Ay, sir; that soaks up the King's countenance, his rewards, his authorities. But such officers do the King best service in the end: he keeps them, like an ape, in the corner of his jaw; first mouthed, to be last swallowed: when he needs what you have gleaned, it is but squeezing you, and, sponge, you shall be dry again.
Act IV, Scene 2 · Hamlet
Context
When Rosencrantz protests being called a sponge, Hamlet elaborates the metaphor: Rosencrantz absorbs the King's favor now, but Claudius will eventually squeeze him dry and discard him once he's no longer useful.
Analysis
The extended sponge-to-ape image works through a grotesque trajectory of consumption—absorption, chewing, swallowing—that turns political service into bodily disgust.
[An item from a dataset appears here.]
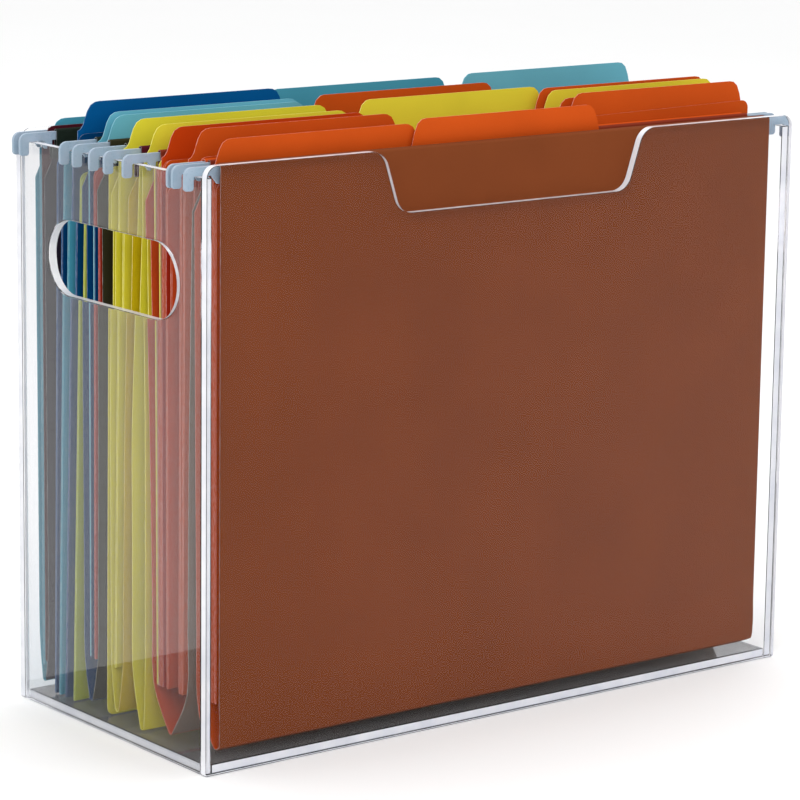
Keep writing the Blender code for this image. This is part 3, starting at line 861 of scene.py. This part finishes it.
def rounded(corners):
    """An outline from (u, v, radius) corners, with each radius drawn as an arc."""
    points = []
    for index, (u, v, radius) in enumerate(corners):
        if radius == 0:
            points.append((u, v))
            continue
        here = Vector((u, v))
        back = (Vector(corners[index - 1][:2]) - here).normalized()
        on = (Vector(corners[(index + 1) % len(corners)][:2]) - here).normalized()
        half_angle = back.angle(on) / 2
        centre = here + (back + on).normalized() * radius / math.sin(half_angle)
        start = here + back * radius / math.tan(half_angle) - centre
        sweep = start.angle_signed(here + on * radius / math.tan(half_angle) - centre)
        for step in range(CORNER_STEPS + 1):
            turned = start.copy()
            turned.rotate(Matrix.Rotation(-sweep * step / CORNER_STEPS, 2))
            points.append(tuple(centre + turned))
    return points


def panel(node, outline, hole, axis, acrylic):
    """One acrylic panel of the CAD panel's thickness, clear on its faces, with painted light on its
    edges.
    """
    low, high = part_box(node)
    shape = bmesh.new()
    loops = []
    for loop in (outline, hole):
        if loop:
            points = [shape.verts.new(PLANES[axis](u, v, low[axis])) for u, v in loop]
            loops += [shape.edges.new((points[i - 1], points[i])) for i in range(len(points))]
    bmesh.ops.triangle_fill(shape, use_beauty=True, use_dissolve=False, edges=loops)
    bmesh.ops.dissolve_limit(shape, angle_limit=0.01, verts=shape.verts[:], edges=shape.edges[:])
    made = bmesh.ops.extrude_face_region(shape, geom=shape.faces[:])
    reach = Vector([high[k] - low[k] if k == axis else 0.0 for k in range(3)])
    moved = [v for v in made["geom"] if isinstance(v, bmesh.types.BMVert)]
    bmesh.ops.translate(shape, vec=reach, verts=moved)
    bmesh.ops.recalc_face_normals(shape, faces=shape.faces)
    for face in shape.faces:
        face.material_index = 0 if abs(face.normal[axis]) > 0.5 else 1
    mesh = bpy.data.meshes.new(node)
    shape.to_mesh(mesh)
    shape.free()
    mesh.materials.append(acrylic)
    mesh.materials.append(MADE["acrylic_edge"])
    piece = add_piece(node + "_acrylic", mesh, node)
    bevel(piece, PANEL_EDGE)


# How a panel's flat outline turns into 3-D, by the axis that the panel is thin along
PLANES = {
    0: lambda u, v, depth: (depth, u, v),
    1: lambda u, v, depth: (u, depth, v),
    2: lambda u, v, depth: (u, v, depth),
}


def rectangle(low, high, first, second, radius):
    """A panel's outline from its box, with its two upper corners rounded."""
    return rounded([(high[first], low[second], 0), (high[first], high[second], radius),
                    (low[first], high[second], radius), (low[first], low[second], 0)])


def stadium(centre_u, centre_v, length, radius):
    """A slot's outline: two straight sides joined by half circles."""
    points = []
    reach = length / 2 - radius
    for side, first in ((1, -90), (-1, 90)):
        for step in range(SLOT_STEPS + 1):
            angle = math.radians(first + 180 * step / SLOT_STEPS)
            points.append((centre_u + side * reach + radius * math.cos(angle),
                           centre_v + radius * math.sin(angle)))
    return points


def acrylic_box():
    """The five clear panels, of the same shapes as their CAD solids; the bottom one is tinted dark as
    painted shade.
    """
    MADE["acrylic_edge"] = painted_light_edge_material()
    acrylic = acrylic_material("clear_acrylic", CLEAR_TINT, FACING_GLOSS)
    left_acrylic = acrylic_material("left_acrylic", LEFT_TINT, SIDE_GLOSS)
    # The bottom panel's dark tint is painted shade for the shadow beneath the box
    bottom_shade_acrylic = acrylic_material("bottom_shade_acrylic", BOTTOM_SHADE_TINT, SIDE_GLOSS)
    low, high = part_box("front_panel")
    right_side = [(DIP_FLOOR_HALF, high[2] - DIP_DEPTH, DIP_RADIUS),
                  (DIP_RIM_HALF, high[2], DIP_RADIUS), (high[0], high[2], TOP_CORNER),
                  (high[0], low[2], 0.0)]
    front = right_side + [(-x, z, radius) for x, z, radius in reversed(right_side)]
    panel("front_panel", rounded(front), None, 1, acrylic)
    panel("back_panel", rectangle(*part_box("back_panel"), 0, 2, TOP_CORNER), None, 1, acrylic)
    panel("bottom_panel", rectangle(*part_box("bottom_panel"), 0, 1, 0), None, 2, bottom_shade_acrylic)
    slot_hole = stadium(SLOT_CENTRE_Y, SLOT_CENTRE_Z, SLOT_LENGTH, SLOT_RADIUS)
    for node, material in (("left_panel", left_acrylic), ("right_panel", acrylic)):
        panel(node, rectangle(*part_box(node), 1, 2, 0), slot_hole, 0, material)


# ---------------------------------------------------------------- studio

def flat_sheet(name, across, along, material):
    """A flat stage piece on the ground, from across[0] to across[1] in X and likewise in Y."""
    mesh = bpy.data.meshes.new(name)
    corners = [(x, y, 0.0) for x, y in zip(across + across[::-1], (along[0],) * 2 + (along[1],) * 2)]
    mesh.from_pydata(corners, [], [[0, 1, 2, 3]])
    mesh.materials.append(material)
    sheet = bpy.data.objects.new(name, mesh)
    bpy.context.scene.collection.objects.link(sheet)
    return sheet


def floor():
    """A plain, almost white floor."""
    t = Tree("white_floor")
    t.link(t.mix(t.noise(3.0, 2.0), *FLOOR_GREYS), t.shader.inputs["Base Color"])
    t.shader.inputs["Roughness"].default_value = 0.6
    t.shader.inputs["Specular IOR Level"].default_value = 0.1
    reach = (-FLOOR_REACH, FLOOR_REACH)
    flat_sheet("studio_floor", reach, reach, t.material).location.z = -FLOOR_DROP


def area_light(name, place, target, size, power):
    """A soft white square light that the camera doesn't see."""
    lamp = bpy.data.lights.new(name, "AREA")
    lamp.shape = "RECTANGLE"
    lamp.size = size
    lamp.size_y = size
    lamp.energy = power
    thing = bpy.data.objects.new(name, lamp)
    bpy.context.scene.collection.objects.link(thing)
    thing.location = place
    thing.rotation_mode = "QUATERNION"
    thing.rotation_quaternion = (Vector(target) - Vector(place)).to_track_quat("-Z", "Y")
    thing.visible_camera = False


def board(name, across, along, brightness):
    """A studio board that only reflections see: dark to keep glare off, or bright to give it."""
    t = Tree(name)
    glow = t.add("ShaderNodeEmission")
    glow.inputs["Strength"].default_value = brightness
    t.link(glow.outputs["Emission"], t.output.inputs["Surface"])
    flat = flat_sheet(name, across, along, t.material)
    flat.visible_camera = False
    flat.visible_diffuse = False
    flat.visible_transmission = False
    flat.visible_shadow = False


def lights():
    """A white surround, two soft lights, and the boards that the side panel reflects."""
    world = bpy.data.worlds.new("white_studio")
    world.use_nodes = True
    background = world.node_tree.nodes["Background"]
    background.inputs["Color"].default_value = (1.0, 1.0, 1.0, 1.0)
    background.inputs["Strength"].default_value = WORLD_STRENGTH
    bpy.context.scene.world = world
    area_light("key", KEY_PLACE, KEY_TARGET, KEY_SIZE, KEY_POWER)
    board("dark_board", (-BOARD_REACH, BOARD_RIGHT), (BOARD_FRONT, BOARD_SPLIT), 0.0)
    board("bright_board", (-BOARD_REACH, BOARD_RIGHT), (BOARD_SPLIT, BOARD_REACH), BRIGHT_BOARD)
    area_light("top", TOP_PLACE, TOP_TARGET, TOP_SIZE, TOP_POWER)


def camera():
    """The camera, level with the horizon apart from its slight roll."""
    lens = bpy.data.cameras.new("camera")
    lens.lens = CAMERA_LENS
    lens.sensor_width = CAMERA_SENSOR
    thing = bpy.data.objects.new("camera", lens)
    bpy.context.scene.collection.objects.link(thing)
    turn, tilt, roll = CAMERA_TURN, CAMERA_TILT, CAMERA_ROLL
    ahead = Vector((math.sin(turn) * math.cos(tilt), math.cos(turn) * math.cos(tilt), -math.sin(tilt)))
    level = Vector((math.cos(turn), -math.sin(turn), 0.0))
    above = level.cross(ahead)
    right = level * math.cos(roll) + above * math.sin(roll)
    up = above * math.cos(roll) - level * math.sin(roll)
    facing = Matrix((right, up, -ahead)).transposed()
    thing.matrix_world = Matrix.Translation(CAMERA_PLACE) @ facing.to_4x4()
    lens.clip_start, lens.clip_end = 0.05, 50.0
    bpy.context.scene.camera = thing


def main():
    cards()
    rails()
    acrylic_box()
    floor()
    lights()
    camera()
    bpy.context.scene.view_settings.view_transform = "Standard"


main()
Hamlet piles up possessives ('the King's countenance, his rewards, his authorities') in a rhythm that mimics greedy accumulation, then reverses it with the passive verbs 'mouthed' and 'swallowed,' showing how quickly the courtier's agency disappears. The shift from sponge (inanimate) to ape (animal) to swallowed food makes Rosencrantz less human with each image.
Essay Tip
Support a thesis that Hamlet sees the Danish court as fundamentally dehumanizing—this quote shows him describing political advancement not as honorable service but as a process that reduces people to objects the powerful use and discard.